Pembangunan jembatan dimulai dengan pemotongan batu padas besar yang direkatkan menggunakan tanah merah. Konsep konstruksinya dirancang dengan batu padas yang disusun ke sisi tebing utara dan selatan serta menjorok ke tengah sungai untuk meningkatkan kekuatan. Bagian teratas jembatan, yang menghubungkan sisi Desa Darmasaba dan Desa Sibanggede, merupakan menjadi bagian yang paling menantang karena berada langsung di atas sungai tanpa dukungan batu padas di bawahnya dan keterbatasan teknologi pada saat itu. Tumpukan batu padas di puncak jembatan dibuat dalam beberapa lapis untuk menahan beban berat yang akan melintasi jembatan tersebut nantinya,
Konon ketika meminta bantuan para warga untuk membangun jembatan ini, I Gusti Agung Kamasan Sakti III, bersama I Gusti Agung Mambal Sakti III, ada beberapa warga yang tidak bisa ikut membantu membuat jembatan tersebut karena alasan sakit. Sebagai seorang pemimpin dengan kesaktiannya kala itu, I Gusti Agung Kamasan Sakti III, bersama I Gusti Agung Mambal Sakti III bahkan menguji kebenaran alasan sakit salah satu warga tersebut dengan cara memindahkan penyakit bisul warga tersebut ke dirinya, bila beliau benar merasa sakit di tubuhnya, berarti warga tersebut tidak berbohong dan izin untuk tidak ikut membangun jembatan direstui.

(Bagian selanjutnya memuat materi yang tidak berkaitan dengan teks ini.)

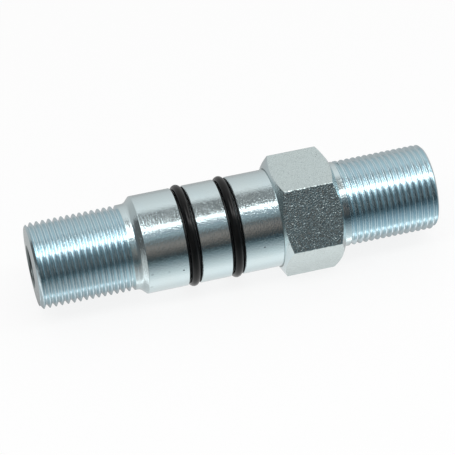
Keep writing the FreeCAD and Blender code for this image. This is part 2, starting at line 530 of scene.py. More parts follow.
@dataclass
class PlatedBody:
    """The one-piece steel body: both stems, shoulder, pilot and hexagon."""

    sizes: FittingSizes
    segments: int = 256
    edge_break: float = 0.15 * MM
    corner_break: float = 0.22 * MM
    cutter_margin: float = 1.0 * MM
    # How many turns a thread starts outside its end face
    thread_lead: float = 1.35
    # How much of a face's direction lies along the axis: more on an end face, less on a flat
    end_face_limit: float = 0.95
    flat_limit: float = 0.1
    smooth_angle: float = math.radians(36)
    name: str = "plated_body"

    def blank_stations(self) -> list[Station]:
        """List the rims of the turned blank.

        Returns:
            The rims, from the front end to the rear end.
        """
        sizes = self.sizes
        chamfer = sizes.thread_chamfer
        face_radius = sizes.thread_radius - chamfer
        mouth_radius = sizes.bore_radius + sizes.bore_mouth_chamfer
        drop = (face_radius - mouth_radius) * math.tan(sizes.end_face_slope)
        middle = sizes.hexagon_length / 2
        stations = [
            Station(sizes.front_end, mouth_radius),
            Station(sizes.front_end + drop, face_radius),
            Station(sizes.front_end + drop + chamfer, sizes.thread_radius),
            Station(sizes.shoulder_base, sizes.thread_radius),
            Station(-sizes.pilot_length, sizes.pilot_radius),
        ]
        for ring in sizes.rings:
            stations += self.groove_stations(ring.place)
        # The step from the pilot to the rear stem is hidden inside the hexagon
        return stations + [
            Station(middle, sizes.pilot_radius),
            Station(middle + self.cutter_margin, sizes.thread_radius),
            Station(sizes.rear_end - drop - chamfer, sizes.thread_radius),
            Station(sizes.rear_end - drop, face_radius),
            Station(sizes.rear_end, mouth_radius),
        ]

    def groove_stations(self, place: float) -> list[Station]:
        """List the rims of one ring groove.

        Args:
            place: the groove's middle along the axis.

        Returns:
            The groove's rims, from front to rear.
        """
        sizes = self.sizes
        half = sizes.groove_width / 2
        lip = sizes.groove_edge_break
        floor = sizes.pilot_radius - sizes.groove_depth
        near = [
            Station(place - half - lip, sizes.pilot_radius),
            Station(place - half, sizes.pilot_radius - lip),
            Station(place - half, floor),
        ]
        far = [Station(2 * place - rim.place, rim.radius) for rim in reversed(near)]
        return near + far

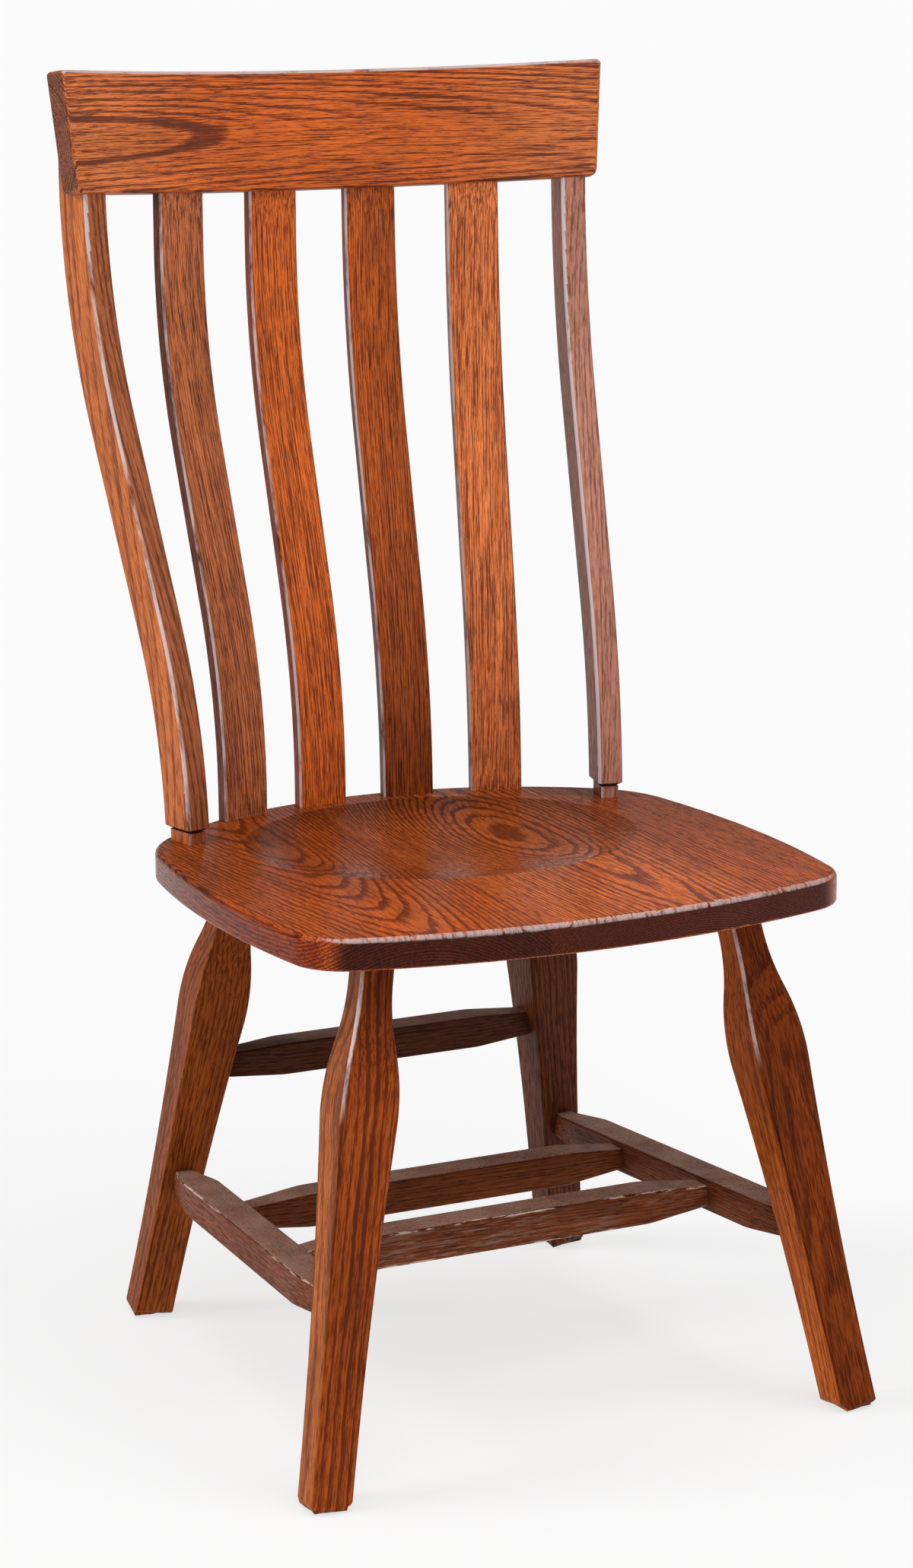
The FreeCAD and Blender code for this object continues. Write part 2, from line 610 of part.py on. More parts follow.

Pelinggih Disekitaran Jembatan Tua Sibanggede (Sumber Foto: Koleksi Pribadi)
Setelah jembatan selesai dibangun, prasasti yang ditulis dalam aksara Bali diukir di sebuah gua di sisi Sibang Gede. Terdapat dua tulisan di sisi utara dan selatan gua, serta sebuah pelinggih di area tersebut. Hingga kini, warga masih melakukan sembahyang di tempat itu dan mempersembahkan sesajen setiap kali melintas di kreteg tua.
Sekarang jembatan ini sudah memperlihatkan kondisi yang sudah cukup buruk mengingat usia dari jembatan kreteg tua ini sudah berusia ratusan tahun. Bentuk jembatan yang mulai mengikis dan menunjukkan adanya lubang besar di tengahnya, menandakan bahwa struktur bersejarah ini mengalami kerusakan akibat waktu. Bagian yang mengalami erosi menyebabkan lubang besar dan ditumbuhi semak belukar. Pengguna jalan sering kali harus bergantian untuk melintas dengan hati-hati, mengingat bagian yang rusak dapat berbahaya. Peninggalan dari era Kerajaan Mengwi ini terkesan dibiarkan tanpa perawatan dan dibiarkan habis dimakan zaman.